Oleh karena itu, dalam era sekarang eksistensi roh pendidikan seperti yang dikembangkan Ki Hajar Dewantara hendaknya tetap menjadi pola-pola pikir yang terus didayakan oleh generasi muda, karena bagaimanapun juga mengubah Indonesia menjadi lepas dari belenggu penjajahan tidak lain adalah karena pendidikan. Maka berhati-hatilah dalam menyusun kebijakan pendidikan.
Upaya menjunjung derajad bangsa akan berhasil, apabila dimulai dari bawah, karena Rakyat sebagai sumber kekuatan, sehingga harus mendapatkan pengajaran agar pandai melakukan upaya bagi kemakmuran negeri.
Pengajaran berarti mendidik anak untuk mencari sendiri ilmu pengetahuan yang perlu dan baik untuk lahir, batin, dan umum, guru harus mampu mendidik anak-anak untuk mandiri dan merdeka. Karena pendidikan harus bisa memerdekakan manusia dari ketergantungan kepada orang lain dan bersandar pada kekuatan sendiri.
Pendidikan merupakan tuntunan di dalam hidup tumbuhnya anak-anak dalam segala kekuatan kodrat yang ada pada anak-anak itu (hidup batin dan hidup lahir), agar mereka sebagai manusia dan sebagai anggota masyarakat dapatlah mencapai keselamatan dan kebahagiaan yang setinggi-tingginya. Sehingga para pendidik hanya dapat menuntun tumbuh dan hidupnya kekuatan-kekuatan itu agar dapat memperbaiki lakunya, (bukan dasarnya) hidup dan tumbuhnya.

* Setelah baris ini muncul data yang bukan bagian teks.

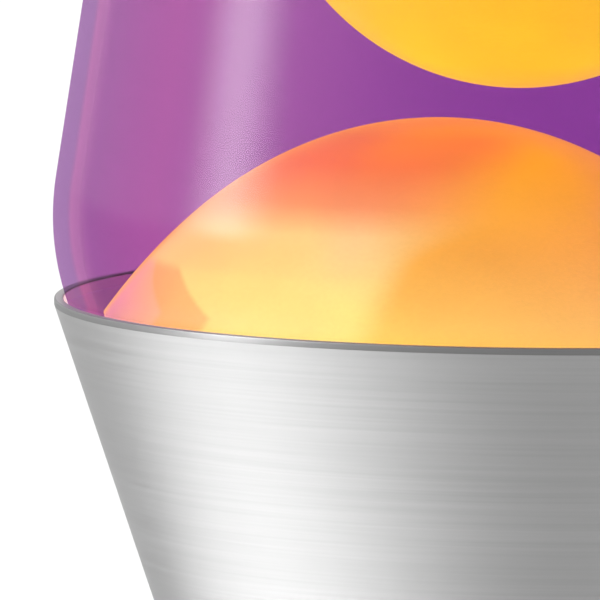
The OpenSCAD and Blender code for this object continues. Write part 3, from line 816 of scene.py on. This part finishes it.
def mound(wax):
    """The mound fills the globe's foot, and its leaning dome stops at the glass."""
    inset = GLASS_T + FILL_GAP + MOUND_GAP
    wall = []
    outline = [p for p in globe_outline(inset) if p[1] < RIM_Z + 3 * BELLY_RISE]
    for a, b in zip(outline, outline[1:]):
        parts = max(1, round(math.dist(a, b) / MOUND_STEP))
        wall += [between(a, b, i / parts) for i in range(parts)]
    columns = [mound_column(wall, 2 * math.pi * k / TURN_STEPS) for k in range(TURN_STEPS)]
    verts = [(0, 0, dome_height(MOUND_LEAN)), (0, 0, wall[0][1])] + [p for col in columns for p in col]
    n = len(columns[0])
    faces = []
    for k in range(TURN_STEPS):
        a = 2 + n * k
        b = 2 + n * ((k + 1) % TURN_STEPS)
        faces.append((0, a, b))
        faces += [(a + i, a + i + 1, b + i + 1, b + i) for i in range(n - 1)]
        faces.append((1, b + n - 1, a + n - 1))
    mesh = bpy.data.meshes.new("wax_mound_soft")
    mesh.from_pydata(verts, [], faces)
    finish_mesh(mesh, 60)
    piece = bpy.data.objects.new("wax_mound_soft", mesh)
    bpy.context.scene.collection.objects.link(piece)
    return stand_in(piece, "wax_mound", "wax", wax)


# ---------------------------------------------------------------- assembly

camera()
studio()
cone_metal = brushed_metal("brushed_aluminium", (0.45, 0.45, 0.45), (0.95, 0.95, 0.95))
# the same brushed metal at about half the brightness, a darker copy for the rolled rim: painted shade
lip_painted_shade_metal = brushed_metal("rolled_rim_painted_shade", (0.24, 0.24, 0.24), (1, 1, 1), 0.42)
inside_metal = satin("cone_inside", (0.5, 0.5, 0.5))
# the upper cone's inside, with a painted purple glow near the rim that stands in for the globe's light
inside_painted_glow = satin("cone_inside_painted_glow", (0.5, 0.5, 0.5), (0.55, 0.45, 0.62))
# the globe's tint by how square on it is seen; the lighter and warmer stops are painted reflection
glass = tinted_glass("tinted_globe", [
    (0.0, (0.66, 0.43, 0.676)), (0.14, (0.74, 0.53, 0.7)), (0.41, (0.756, 0.443, 0.663)),
    (0.63, (0.63, 0.33, 0.62)), (0.74, (0.7, 0.4, 0.65)), (0.77, (0.61, 0.41, 0.66)),
    (1.0, (0.64, 0.44, 0.68))])
glass_inside = inner_glass("tinted_globe_inside")
liquid = clear_liquid("purple_liquid", (0.62, 0.0, 0.74), 18.5)
wax = mound_wax("mound_wax")
soft_wax = floating_wax("floating_wax")
upper_cone(cone_metal, lip_painted_shade_metal, inside_painted_glow)
globe_shell(glass, glass_inside)
liquid_body(liquid)
mound(wax)
for name in ("wax_blob_large", "wax_blob_medium", "wax_blob_small"):
    blob(name, soft_wax)
lower_cone(cone_metal, inside_metal)
cap(cone_metal, inside_metal)

zinc = plain_metal("zinc_plated_steel", (0.62, 0.62, 0.64))
brass = plain_metal("brass", (0.8, 0.58, 0.24), 0.25)
rubber = grained("black_rubber", (0.012, 0.012, 0.012), (0.03, 0.03, 0.031), 0.7, 2400.0, 0.03 * MM)
FINISHES = [
    (zinc, ["waist_rivets", "plate_screws", "socket_bracket", "socket_screws"]),
    (brass, ["socket_screw_shell", "socket_center_contact", "terminal_screws"]),
    (rubber, ["rubber_feet", "cord_grommet"]),
    (grained("black_enamel", (0.02, 0.02, 0.022), (0.035, 0.035, 0.037), 0.4, 700.0, 0.02 * MM, 0.4),
     ["bottom_plate"]),
    (grained("porcelain", (0.8, 0.78, 0.72), (0.88, 0.87, 0.82), 0.3, 500.0, 0.01 * MM, 0.8),
     ["socket_body"]),
    (plain_metal("tin_solder", (0.6, 0.6, 0.6), 0.4), ["bulb_tip_contact"]),
    (plain_metal("nickelled_brass", (0.68, 0.66, 0.62), 0.25), ["bulb_screw_base"]),
    (grained("black_glass", (0.01, 0.01, 0.01), (0.02, 0.02, 0.02), 0.2, 600.0, 0.01 * MM, 0.6),
     ["bulb_insulator"]),
    (clear_glass("bulb_envelope", (0.97, 0.97, 0.97)), ["bulb_glass"]),
    (clear_glass("bulb_mount_glass", (0.9, 0.92, 0.91), 0.08), ["bulb_stem"]),
    (plain_metal("nickel_wire", (0.6, 0.58, 0.55), 0.35), ["bulb_lead_wires"]),
    (hot_wire("hot_filament", (1.0, 0.62, 0.25), 30.0), ["bulb_filament"]),
    (plain_metal("spring_wire", (0.5, 0.5, 0.52), 0.3), ["coil_spring"]),
    (grained("liner_grey", (0.3, 0.3, 0.3), (0.38, 0.38, 0.38), 0.6, 1200.0, 0.02 * MM), ["closure_liner"]),
    (plain_metal("tinplate_gold", (0.72, 0.56, 0.28), 0.28), ["crown_closure"]),
]
for finish, nodes in FINISHES:
    for node in nodes:
        NODES[node].data.materials.clear()
        NODES[node].data.materials.append(finish)
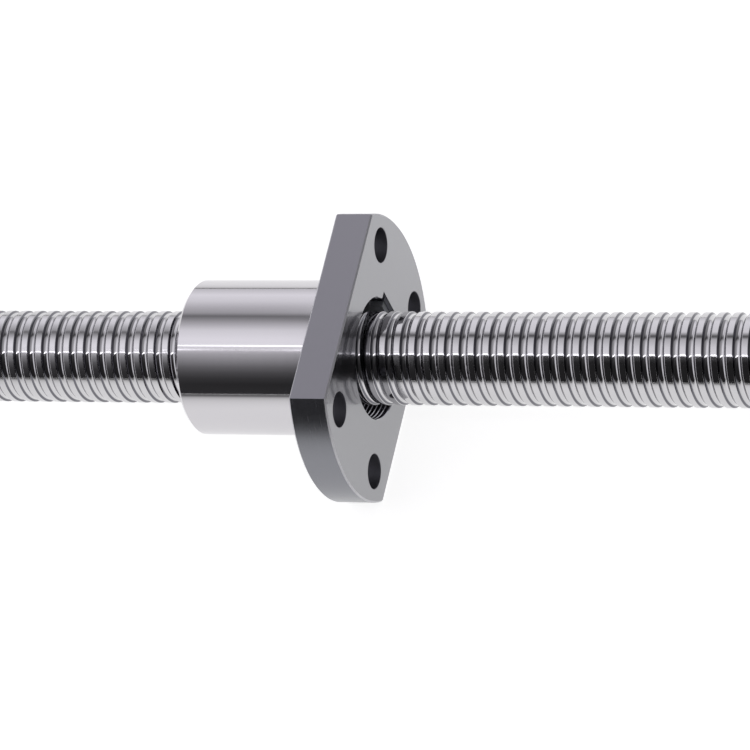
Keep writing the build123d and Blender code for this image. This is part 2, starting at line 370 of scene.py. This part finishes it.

Pertumbuhan anak-nak tergantung kodrat dan keadaan masing-masing. Anak yang tak baik dasar jiwanya dan tidak mendapat tuntunan pendidikan, dikhawatirkan akan menjadi orang jahat kalau tidak ada tuntunan. Dengan tuntunan tersebut seorang anak akan mendapat kecerdasan yang lebih tinggi dan luas, akan menjauhnya dirinya dari pengaruh jahat, buruk.
Bibit yang tidak baik,
tetapi selalu dipelihara dengan baik
hasilnya akan lebih baik daripada yang tidak baik lainnya (tidak dipelihara).
memperbaiki lakunya, bukan dasarnya hidup dan tumbuhnya.
Ia dengan tegas menolak pendidikan yang terlalu mengutamakan intelektualisme dan mengorbankan aspek kerohanian atau jiwa para siswa. akhirnya beliau memutuskan untuk mendirikan sebuah sekolah yang menawarkan pendidikan berorientasi kepada kebudayaan timur dan mengedepankan nilai-nilai kerohanian yang dibarengi dengan kekuatan intelektual.